Example 1. In 2004, TODCO has $100x of gross income, all of which is from sources outside the
United States, and pays $35x of Foreign Income Taxes. TODCO has no other expenses or deductions in
2004, but has available a $100x net operating loss (“NOL”) carryforward from 2002. TODCO elects
(or Holdings causes TODCO to elect) to credit, rather than deduct, Foreign Income Taxes paid in
2004. TODCO’s foreign tax credits are, however, subject to full limitation, but solely because of
the existence of the 2002 NOL. The following reflects TODCO’s 2004 liability for Taxes with and
without regard to the 2002 NOL:
Actual Return | Hypothetical Return | |||||||
with 2002 NOL | without 2002 NOL | |||||||
Gross Income |
100 | x | 100 | x | ||||
Deductions |
-0- | -0- | ||||||
2002 NOL |
100 | x | -0- | |||||
Pre-Credit Tax Liability |
-0- | 35 | x | |||||
Credits |
-0- | 35 | x | |||||
Income Tax Liability |
-0- | -0- |
Pursuant to Section 4.2(b)(i), the 2002 NOL is treated as a Pre-IPO Tax Asset. Because the
2002 NOL has the effect of reducing Taxes for which TODCO is liable pursuant to Section 2 (without
regard to the 2004 foreign tax credits that could have otherwise been used), TODCO must pay
Holdings pursuant to Section 4.2(a) an amount equal to the value of the 2002 NOL. Pursuant to
4.2(c), the value of the 2002 NOL is $35x (viz., 35% x $100x), reduced by the value of the foreign
tax credits that could have been used to similarly reduce TODCO’s Taxes, but for the existence of
the 2002 NOL. Pursuant to clause (x) of the last sentence of Section 4.2(c), the value of the
foreign tax credits is $28x (viz., 80% x $35x). Accordingly, the value of the 2002 NOL, $35x, is
reduced by the value of the foreign tax credits, $28x, resulting in a $7 payment obligation by
TODCO to Holdings.
Pursuant to Section 4.2(b)(iv), the 2004 foreign tax credits will thereafter be treated as a
Pre-IPO Tax Asset. Accordingly, if TODCO subsequently uses those credits on a Tax Return to reduce
its Taxes, it must pay Holdings under Section 4.2(a) an amount equal to the value of those credits.

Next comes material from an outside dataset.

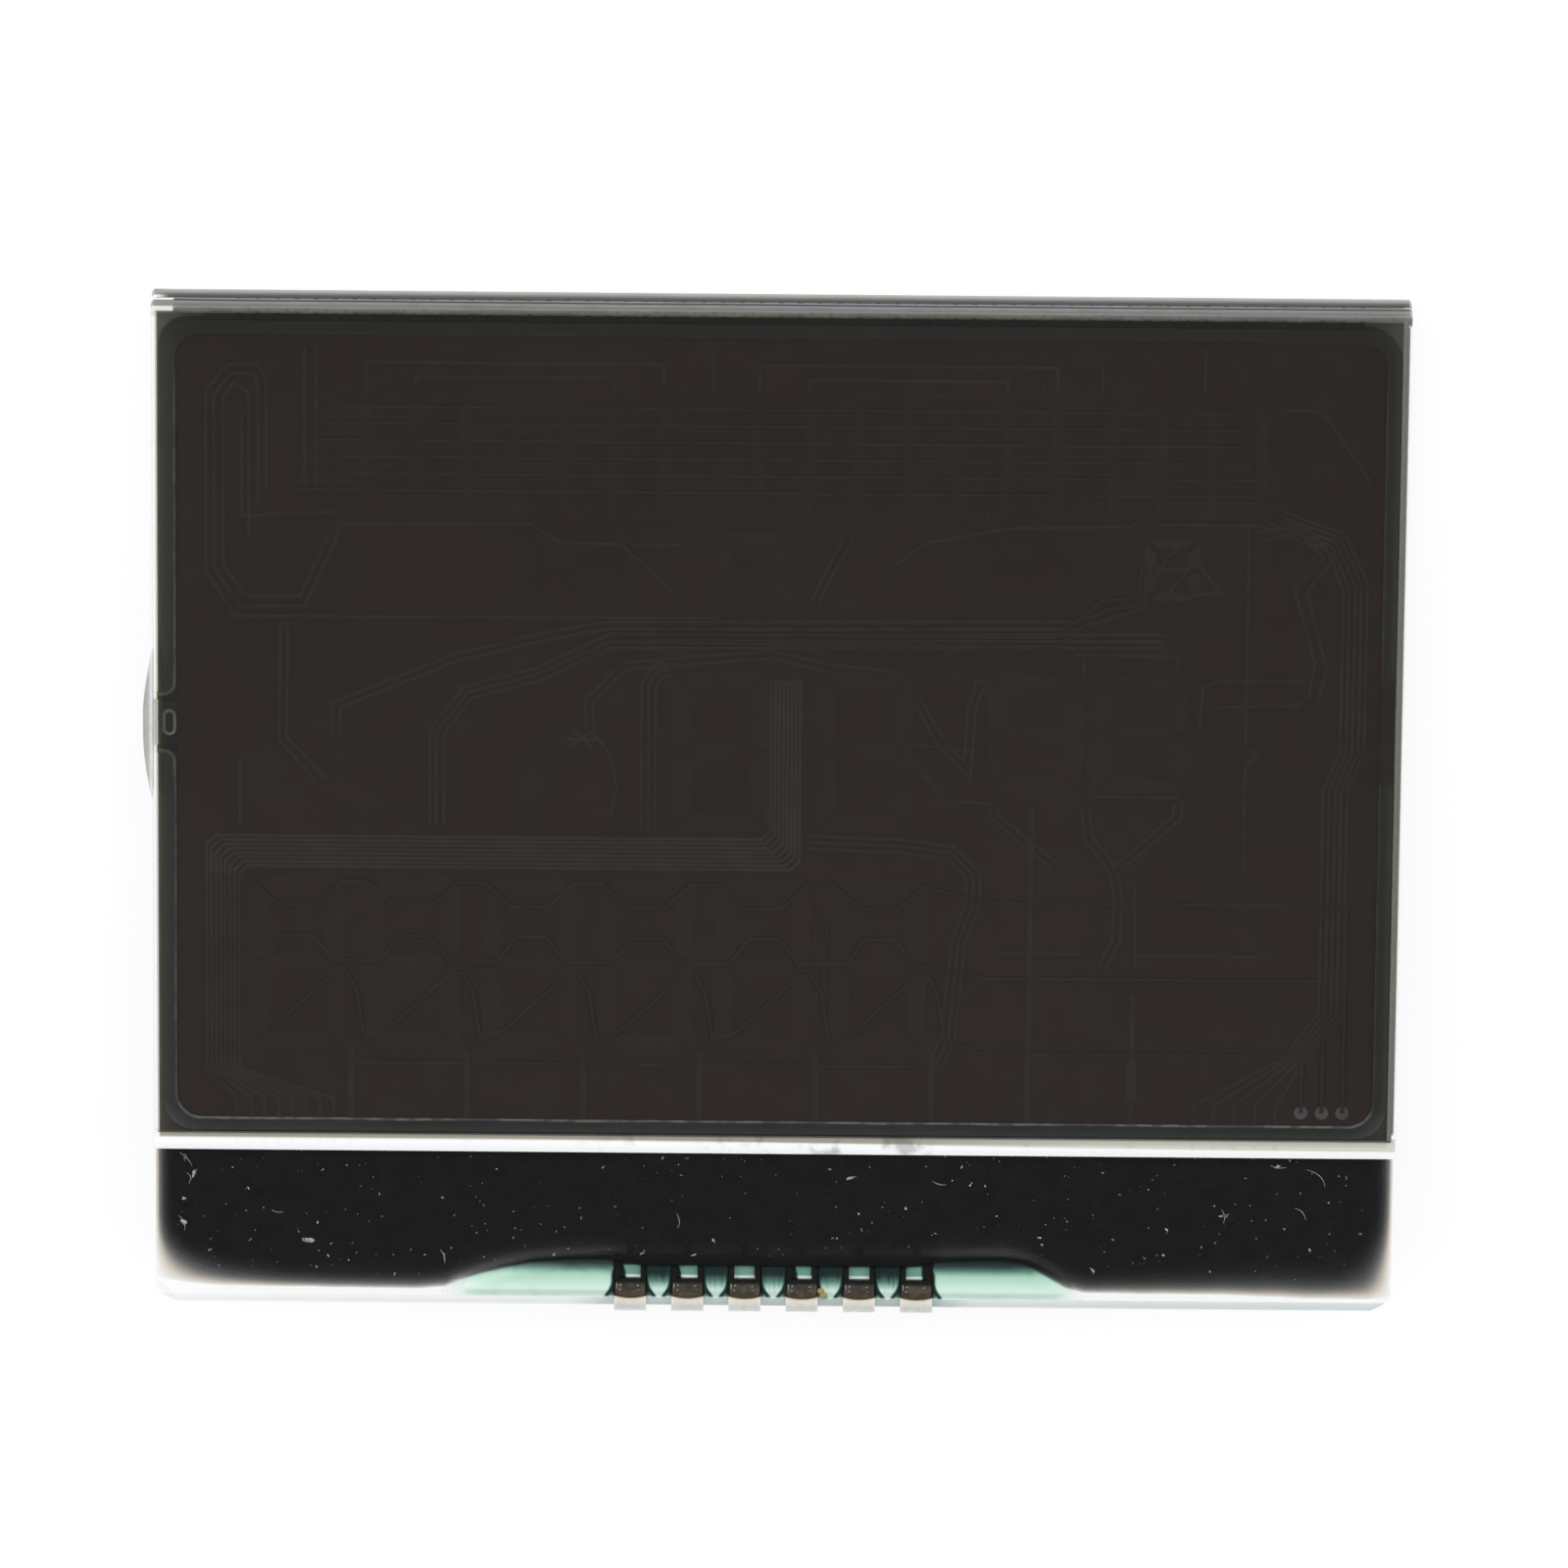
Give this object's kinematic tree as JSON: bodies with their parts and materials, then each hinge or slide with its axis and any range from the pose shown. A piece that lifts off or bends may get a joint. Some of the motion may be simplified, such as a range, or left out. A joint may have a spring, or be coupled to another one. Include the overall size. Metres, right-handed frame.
{
  "type": "lcd screen",
  "caption": "Segment LCD panel of two glass plates with polarisers, a driver chip under black coating on a ledge, and a short row of clip-on leads",
  "frame": {"origin": "the middle of the rear, backlight face, level with the middle of the rear glass plate", "axes": "+X runs along the width of the glass to the right, +Y up the display away from the ledge and leads, and +Z out of the display face towards the viewer"},
  "size_m": [0.0544, 0.0468, 0.0061],
  "materials": {
    "rear_polariser": "glossy film, near-black where the two sheets cross",
    "rear_glass": "clear float glass with a slight green edge",
    "segment_electrodes": "transparent conductor film",
    "liquid_crystal": "clear liquid between the plates",
    "perimeter_seal": "cured epoxy sealant",
    "port_island": "cured epoxy sealant",
    "crossover_dots": "epoxy filled with conductive beads",
    "common_electrodes": "transparent conductor film",
    "front_glass": "clear float glass with a slight green edge",
    "front_polariser": "glossy film, cream where it lies alone",
    "end_seal": "clear cured resin",
    "ledge_tracks": "transparent conductor film",
    "chip_bond_film": "cured bonding film",
    "driver_chip": "bare silicon die",
    "ledge_coating": "black silicone, dusty",
    "clip_adhesive": "translucent mint resin",
    "clip_lead_1": "tinned strip, dulled to brown on the flat",
    "clip_lead_2": "tinned strip, dulled to brown on the flat",
    "clip_lead_3": "tinned strip, dulled to brown on the flat",
    "clip_lead_4": "tinned strip, dulled to brown on the flat",
    "clip_lead_5": "tinned strip, dulled to brown on the flat",
    "clip_lead_6": "tinned strip, dulled to brown on the flat"
  },
  "bodies": {
    "root": {"rear_polariser": "rear_polariser", "rear_glass": "rear_glass", "segment_electrodes": "segment_electrodes", "liquid_crystal": "liquid_crystal", "perimeter_seal": "perimeter_seal", "port_island": "port_island", "crossover_dots": "crossover_dots", "common_electrodes": "common_electrodes", "front_glass": "front_glass", "front_polariser": "front_polariser", "end_seal": "end_seal", "ledge_tracks": "ledge_tracks", "chip_bond_film": "chip_bond_film", "driver_chip": "driver_chip", "ledge_coating": "ledge_coating", "clip_adhesive": "clip_adhesive", "clip_lead_1": "clip_lead_1", "clip_lead_2": "clip_lead_2", "clip_lead_3": "clip_lead_3", "clip_lead_4": "clip_lead_4", "clip_lead_5": "clip_lead_5", "clip_lead_6": "clip_lead_6"}
  },
  "joints": []
}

The value of those credits will be $28x, pursuant to Section 4.2(c)(iii), but subject to reduction
by any Post-IPO Tax that could have
-36-
otherwise been used to similarly reduce such Taxes. Similarly, if TODCO uses only half of
those credits (i.e., $17.5x), TODCO must only pay Holdings an amount equal to the value of half of
the credits (i.e., $14x, subject to reduction by any Post-IPO Tax that could have otherwise been
used to similarly reduce such Taxes).
Example 2. The facts are the same as in Example 1, except that TODCO elects (or Holdings
causes TODCO to elect) to deduct rather than credit Foreign Income Taxes paid in 2004. The
following reflects TODCO’s 2004 liability for Taxes with and without regard to the 2002 NOL:
Actual Return | Hypothetical Return | |||||||
with 2002 NOL | without 2002 NOL | |||||||
Gross Income |
100 | x | 100 | x | ||||
Deductions |
35 | x | 35 | x | ||||
2002 NOL |
65 | x | -0- | |||||
Pre-Credit Tax Liability |
-0- | 22.75 | x | |||||
Credits |
-0- | -0- | ||||||
Income Tax Liability |
-0- | 22.75 | x |
Pursuant to Section 4.2(b)(i), the 2002 NOL is treated as a Pre-IPO Tax Asset. Because $65x
of the 2002 NOL has the effect of reducing Taxes for which TODCO is liable pursuant to Section 2,
TODCO must pay Holdings pursuant to Section 4.2(a) an amount equal to the value of that portion of
the 2002 NOL. Pursuant to 4.2(c), the value of that portion of the 2002 NOL is $22.75x (viz., 35%
x $65x), reduced by the value of any Post-IPO Tax Asset that could have otherwise been used to
reduce TODCO’s Taxes. Pursuant to the second sentence of Section 4.2(c), the deduction for Foreign
Income Taxes paid in 2004 will be considered a Tax Asset that could have otherwise been so used,
because TODCO could have credited, rather than deducted, such Foreign Income Taxes but for the
existence of the 2002 NOL. Pursuant to clause (y) of the last sentence of Section 4.2(c), the
value of the such deduction shall equal $18.20x (viz., 80% x ($35x – 35% x $35x)). Accordingly,
the value of $65x of the 2002 NOL, $22.75x, is reduced by the value of the deduction for Foreign
Income Taxes paid in 2004, $18.20x, resulting in a $4.55 payment obligation by TODCO to Holdings.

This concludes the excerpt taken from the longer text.